Take the data below and copy exactly the lines starting at the one with "nut.translate(Vector(x, y, 0))" and finishing at the one with "for member in", both included.

___ Data for the task ___

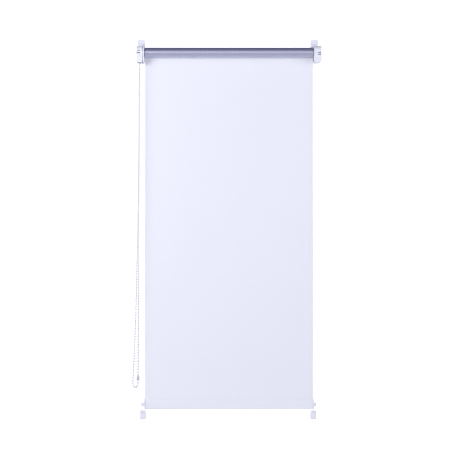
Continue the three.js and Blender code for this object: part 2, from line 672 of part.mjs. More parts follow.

___
___ Data for the task ___

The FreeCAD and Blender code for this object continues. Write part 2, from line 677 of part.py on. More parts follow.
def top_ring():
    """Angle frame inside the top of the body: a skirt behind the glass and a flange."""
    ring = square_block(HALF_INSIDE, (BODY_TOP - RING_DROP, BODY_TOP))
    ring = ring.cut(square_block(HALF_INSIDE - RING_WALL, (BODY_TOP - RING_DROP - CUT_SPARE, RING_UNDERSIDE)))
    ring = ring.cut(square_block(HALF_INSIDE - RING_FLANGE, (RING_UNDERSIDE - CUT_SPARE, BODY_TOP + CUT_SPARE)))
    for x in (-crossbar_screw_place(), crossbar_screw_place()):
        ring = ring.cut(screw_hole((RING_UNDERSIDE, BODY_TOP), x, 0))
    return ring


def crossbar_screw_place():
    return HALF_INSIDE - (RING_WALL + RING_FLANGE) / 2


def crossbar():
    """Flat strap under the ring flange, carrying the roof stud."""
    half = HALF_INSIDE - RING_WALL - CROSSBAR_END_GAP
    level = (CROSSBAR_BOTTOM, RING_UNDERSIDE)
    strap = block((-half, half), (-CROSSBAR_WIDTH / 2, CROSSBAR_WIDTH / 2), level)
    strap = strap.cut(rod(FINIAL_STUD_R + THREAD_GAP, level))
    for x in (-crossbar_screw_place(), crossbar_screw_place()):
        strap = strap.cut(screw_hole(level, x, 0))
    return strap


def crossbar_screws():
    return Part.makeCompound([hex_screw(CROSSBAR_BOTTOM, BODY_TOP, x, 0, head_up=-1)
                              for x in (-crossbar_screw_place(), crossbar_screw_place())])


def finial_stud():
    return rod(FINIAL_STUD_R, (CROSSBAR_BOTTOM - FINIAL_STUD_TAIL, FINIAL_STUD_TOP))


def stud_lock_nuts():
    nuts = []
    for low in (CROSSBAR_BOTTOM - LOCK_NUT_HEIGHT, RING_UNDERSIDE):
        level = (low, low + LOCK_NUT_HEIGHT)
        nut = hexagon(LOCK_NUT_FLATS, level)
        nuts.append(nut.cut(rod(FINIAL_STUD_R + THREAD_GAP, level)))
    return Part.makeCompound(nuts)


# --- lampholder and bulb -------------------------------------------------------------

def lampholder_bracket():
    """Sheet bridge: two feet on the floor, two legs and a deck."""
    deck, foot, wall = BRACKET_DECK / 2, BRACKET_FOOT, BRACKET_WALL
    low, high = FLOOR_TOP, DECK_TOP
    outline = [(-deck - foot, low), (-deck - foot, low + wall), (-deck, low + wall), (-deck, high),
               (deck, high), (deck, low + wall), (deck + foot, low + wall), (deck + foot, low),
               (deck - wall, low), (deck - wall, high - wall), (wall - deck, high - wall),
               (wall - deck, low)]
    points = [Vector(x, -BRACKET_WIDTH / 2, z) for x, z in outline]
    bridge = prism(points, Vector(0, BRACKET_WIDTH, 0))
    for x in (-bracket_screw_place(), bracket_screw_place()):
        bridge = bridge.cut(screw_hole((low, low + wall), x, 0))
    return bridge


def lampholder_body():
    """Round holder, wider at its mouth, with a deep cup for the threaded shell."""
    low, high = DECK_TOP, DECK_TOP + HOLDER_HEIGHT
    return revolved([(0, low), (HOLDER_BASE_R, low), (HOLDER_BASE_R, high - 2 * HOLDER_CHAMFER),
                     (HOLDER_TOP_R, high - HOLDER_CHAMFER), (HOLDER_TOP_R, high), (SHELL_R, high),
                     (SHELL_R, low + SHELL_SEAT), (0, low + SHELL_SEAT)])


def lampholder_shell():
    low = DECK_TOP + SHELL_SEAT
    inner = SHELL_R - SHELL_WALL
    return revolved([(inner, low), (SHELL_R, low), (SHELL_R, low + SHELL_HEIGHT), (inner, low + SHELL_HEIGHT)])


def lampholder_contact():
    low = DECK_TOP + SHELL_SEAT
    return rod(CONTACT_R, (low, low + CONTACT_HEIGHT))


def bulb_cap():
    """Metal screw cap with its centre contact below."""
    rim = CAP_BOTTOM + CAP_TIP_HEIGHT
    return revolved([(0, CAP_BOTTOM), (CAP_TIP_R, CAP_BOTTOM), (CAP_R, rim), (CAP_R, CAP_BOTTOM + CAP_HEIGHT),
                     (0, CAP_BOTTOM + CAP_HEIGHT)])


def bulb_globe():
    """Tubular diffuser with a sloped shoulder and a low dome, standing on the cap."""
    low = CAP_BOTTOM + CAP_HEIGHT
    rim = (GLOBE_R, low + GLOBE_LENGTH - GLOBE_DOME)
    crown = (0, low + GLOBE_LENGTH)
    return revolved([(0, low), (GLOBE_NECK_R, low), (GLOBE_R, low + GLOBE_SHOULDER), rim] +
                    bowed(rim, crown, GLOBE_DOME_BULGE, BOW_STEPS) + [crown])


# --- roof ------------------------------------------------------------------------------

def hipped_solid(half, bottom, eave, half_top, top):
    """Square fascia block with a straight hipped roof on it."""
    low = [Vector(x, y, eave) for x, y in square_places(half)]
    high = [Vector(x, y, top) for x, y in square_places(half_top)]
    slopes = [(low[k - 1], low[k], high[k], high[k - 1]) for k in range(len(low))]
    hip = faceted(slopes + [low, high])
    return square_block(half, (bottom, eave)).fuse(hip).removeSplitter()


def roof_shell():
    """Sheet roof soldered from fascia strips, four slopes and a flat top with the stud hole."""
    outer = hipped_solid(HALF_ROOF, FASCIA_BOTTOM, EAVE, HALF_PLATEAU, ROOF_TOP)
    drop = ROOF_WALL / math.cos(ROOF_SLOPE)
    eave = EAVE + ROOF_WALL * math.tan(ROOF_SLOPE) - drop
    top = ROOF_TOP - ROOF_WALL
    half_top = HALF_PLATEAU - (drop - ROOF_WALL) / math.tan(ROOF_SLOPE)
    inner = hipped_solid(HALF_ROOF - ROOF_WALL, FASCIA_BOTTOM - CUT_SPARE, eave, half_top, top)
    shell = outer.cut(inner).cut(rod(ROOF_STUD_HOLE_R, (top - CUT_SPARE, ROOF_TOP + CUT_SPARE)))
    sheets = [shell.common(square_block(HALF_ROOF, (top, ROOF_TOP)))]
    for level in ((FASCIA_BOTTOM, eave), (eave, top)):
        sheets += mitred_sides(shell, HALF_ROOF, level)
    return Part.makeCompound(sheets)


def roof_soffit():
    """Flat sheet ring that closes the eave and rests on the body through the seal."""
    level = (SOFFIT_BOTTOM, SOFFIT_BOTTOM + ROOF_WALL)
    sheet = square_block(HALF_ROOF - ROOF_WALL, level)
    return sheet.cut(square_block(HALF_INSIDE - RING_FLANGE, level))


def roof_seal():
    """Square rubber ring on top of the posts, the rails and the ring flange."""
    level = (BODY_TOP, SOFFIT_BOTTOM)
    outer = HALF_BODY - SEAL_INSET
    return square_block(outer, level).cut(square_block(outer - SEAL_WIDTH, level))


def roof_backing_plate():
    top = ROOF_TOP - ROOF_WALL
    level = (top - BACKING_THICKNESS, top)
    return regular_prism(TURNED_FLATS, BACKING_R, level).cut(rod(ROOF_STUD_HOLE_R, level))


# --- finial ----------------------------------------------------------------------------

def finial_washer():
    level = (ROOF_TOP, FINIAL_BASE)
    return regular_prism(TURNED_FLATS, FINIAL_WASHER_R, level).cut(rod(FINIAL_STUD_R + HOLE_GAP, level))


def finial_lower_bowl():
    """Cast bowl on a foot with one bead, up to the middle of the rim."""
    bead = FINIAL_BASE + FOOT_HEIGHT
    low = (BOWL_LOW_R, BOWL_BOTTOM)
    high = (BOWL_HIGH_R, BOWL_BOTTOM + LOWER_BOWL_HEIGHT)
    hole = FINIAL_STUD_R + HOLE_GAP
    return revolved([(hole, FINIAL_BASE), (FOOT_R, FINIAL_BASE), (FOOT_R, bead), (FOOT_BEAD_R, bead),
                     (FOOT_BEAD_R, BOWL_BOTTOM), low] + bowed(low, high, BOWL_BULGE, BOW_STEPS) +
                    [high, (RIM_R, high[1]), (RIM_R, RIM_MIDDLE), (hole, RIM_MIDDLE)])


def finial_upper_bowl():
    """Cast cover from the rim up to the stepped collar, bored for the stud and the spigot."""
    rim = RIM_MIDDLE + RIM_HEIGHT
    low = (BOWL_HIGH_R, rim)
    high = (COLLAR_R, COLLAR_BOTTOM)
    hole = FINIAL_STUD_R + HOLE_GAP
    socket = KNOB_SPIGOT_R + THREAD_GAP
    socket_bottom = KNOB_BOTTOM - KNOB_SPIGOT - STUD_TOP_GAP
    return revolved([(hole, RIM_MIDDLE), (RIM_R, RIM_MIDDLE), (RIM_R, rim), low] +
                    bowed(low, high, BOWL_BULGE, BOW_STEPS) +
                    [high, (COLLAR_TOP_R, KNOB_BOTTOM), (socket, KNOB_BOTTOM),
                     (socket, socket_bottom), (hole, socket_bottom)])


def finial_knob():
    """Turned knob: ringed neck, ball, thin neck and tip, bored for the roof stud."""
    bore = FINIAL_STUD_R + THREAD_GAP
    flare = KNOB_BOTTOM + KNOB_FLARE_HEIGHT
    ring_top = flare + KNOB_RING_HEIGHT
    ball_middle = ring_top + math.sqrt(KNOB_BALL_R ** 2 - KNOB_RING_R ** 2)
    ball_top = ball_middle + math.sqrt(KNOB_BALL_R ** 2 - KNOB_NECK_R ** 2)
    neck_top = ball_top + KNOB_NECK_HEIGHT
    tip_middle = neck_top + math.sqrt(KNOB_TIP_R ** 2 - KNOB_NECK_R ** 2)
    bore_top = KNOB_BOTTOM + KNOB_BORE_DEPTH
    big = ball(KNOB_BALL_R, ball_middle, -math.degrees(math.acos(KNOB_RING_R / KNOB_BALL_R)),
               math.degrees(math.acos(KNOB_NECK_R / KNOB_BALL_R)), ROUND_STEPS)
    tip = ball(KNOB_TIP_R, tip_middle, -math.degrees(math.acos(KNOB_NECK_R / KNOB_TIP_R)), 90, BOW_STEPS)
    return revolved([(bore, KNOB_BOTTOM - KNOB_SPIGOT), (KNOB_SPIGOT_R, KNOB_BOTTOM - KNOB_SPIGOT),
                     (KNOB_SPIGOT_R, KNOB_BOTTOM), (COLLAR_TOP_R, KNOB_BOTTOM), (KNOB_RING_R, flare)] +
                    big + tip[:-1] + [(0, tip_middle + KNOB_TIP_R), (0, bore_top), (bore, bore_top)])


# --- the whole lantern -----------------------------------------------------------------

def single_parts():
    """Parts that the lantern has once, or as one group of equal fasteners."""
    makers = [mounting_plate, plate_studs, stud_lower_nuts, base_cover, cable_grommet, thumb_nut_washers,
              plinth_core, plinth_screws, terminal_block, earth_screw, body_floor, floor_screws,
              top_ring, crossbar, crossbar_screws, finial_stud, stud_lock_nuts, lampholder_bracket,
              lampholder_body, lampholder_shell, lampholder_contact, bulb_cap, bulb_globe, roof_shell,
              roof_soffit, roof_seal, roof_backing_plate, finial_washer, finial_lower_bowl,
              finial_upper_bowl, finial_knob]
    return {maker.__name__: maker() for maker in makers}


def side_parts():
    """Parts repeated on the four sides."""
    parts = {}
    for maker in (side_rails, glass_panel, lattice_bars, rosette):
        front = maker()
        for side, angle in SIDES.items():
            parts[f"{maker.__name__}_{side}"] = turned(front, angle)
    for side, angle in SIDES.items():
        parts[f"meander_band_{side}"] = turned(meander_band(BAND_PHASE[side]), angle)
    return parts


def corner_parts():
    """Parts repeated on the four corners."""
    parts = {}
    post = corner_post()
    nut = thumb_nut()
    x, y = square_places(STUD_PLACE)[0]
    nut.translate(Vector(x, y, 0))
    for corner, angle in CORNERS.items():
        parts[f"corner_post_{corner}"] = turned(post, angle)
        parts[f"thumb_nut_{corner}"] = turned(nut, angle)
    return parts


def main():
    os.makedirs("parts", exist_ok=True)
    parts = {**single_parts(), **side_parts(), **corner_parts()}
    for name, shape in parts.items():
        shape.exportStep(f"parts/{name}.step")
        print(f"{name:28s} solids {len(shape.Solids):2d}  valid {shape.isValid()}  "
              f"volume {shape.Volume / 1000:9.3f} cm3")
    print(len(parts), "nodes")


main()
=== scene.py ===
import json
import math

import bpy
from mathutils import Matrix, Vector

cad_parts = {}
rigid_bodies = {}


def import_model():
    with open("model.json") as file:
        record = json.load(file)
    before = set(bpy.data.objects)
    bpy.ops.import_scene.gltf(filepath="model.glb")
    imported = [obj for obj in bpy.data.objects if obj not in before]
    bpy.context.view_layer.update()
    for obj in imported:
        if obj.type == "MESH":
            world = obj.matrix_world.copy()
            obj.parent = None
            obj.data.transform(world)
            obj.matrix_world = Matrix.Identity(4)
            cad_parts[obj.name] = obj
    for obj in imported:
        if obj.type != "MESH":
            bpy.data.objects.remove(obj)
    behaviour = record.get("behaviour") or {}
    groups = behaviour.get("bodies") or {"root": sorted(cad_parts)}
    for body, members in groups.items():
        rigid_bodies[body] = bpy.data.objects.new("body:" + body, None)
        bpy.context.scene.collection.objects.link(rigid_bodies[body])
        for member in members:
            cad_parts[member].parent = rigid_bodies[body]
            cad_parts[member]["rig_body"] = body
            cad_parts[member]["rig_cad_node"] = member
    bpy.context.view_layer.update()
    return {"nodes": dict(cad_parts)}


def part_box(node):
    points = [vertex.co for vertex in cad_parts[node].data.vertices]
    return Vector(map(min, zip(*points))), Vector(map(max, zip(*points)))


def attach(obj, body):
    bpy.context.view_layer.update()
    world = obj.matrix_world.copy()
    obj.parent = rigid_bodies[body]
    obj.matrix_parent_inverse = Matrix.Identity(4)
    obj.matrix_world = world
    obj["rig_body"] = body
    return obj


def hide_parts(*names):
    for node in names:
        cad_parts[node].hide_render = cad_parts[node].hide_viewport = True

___

▶ [Output for this exercise]
    nut.translate(Vector(x, y, 0))
    for corner, angle in CORNERS.items():
        parts[f"corner_post_{corner}"] = turned(post, angle)
        parts[f"thumb_nut_{corner}"] = turned(nut, angle)
    return parts


def main():
    os.makedirs("parts", exist_ok=True)
    parts = {**single_parts(), **side_parts(), **corner_parts()}
    for name, shape in parts.items():
        shape.exportStep(f"parts/{name}.step")
        print(f"{name:28s} solids {len(shape.Solids):2d}  valid {shape.isValid()}  "
              f"volume {shape.Volume / 1000:9.3f} cm3")
    print(len(parts), "nodes")


main()
=== scene.py ===
import json
import math

import bpy
from mathutils import Matrix, Vector

cad_parts = {}
rigid_bodies = {}


def import_model():
    with open("model.json") as file:
        record = json.load(file)
    before = set(bpy.data.objects)
    bpy.ops.import_scene.gltf(filepath="model.glb")
    imported = [obj for obj in bpy.data.objects if obj not in before]
    bpy.context.view_layer.update()
    for obj in imported:
        if obj.type == "MESH":
            world = obj.matrix_world.copy()
            obj.parent = None
            obj.data.transform(world)
            obj.matrix_world = Matrix.Identity(4)
            cad_parts[obj.name] = obj
    for obj in imported:
        if obj.type != "MESH":
            bpy.data.objects.remove(obj)
    behaviour = record.get("behaviour") or {}
    groups = behaviour.get("bodies") or {"root": sorted(cad_parts)}
    for body, members in groups.items():
        rigid_bodies[body] = bpy.data.objects.new("body:" + body, None)
        bpy.context.scene.collection.objects.link(rigid_bodies[body])
        for member in members:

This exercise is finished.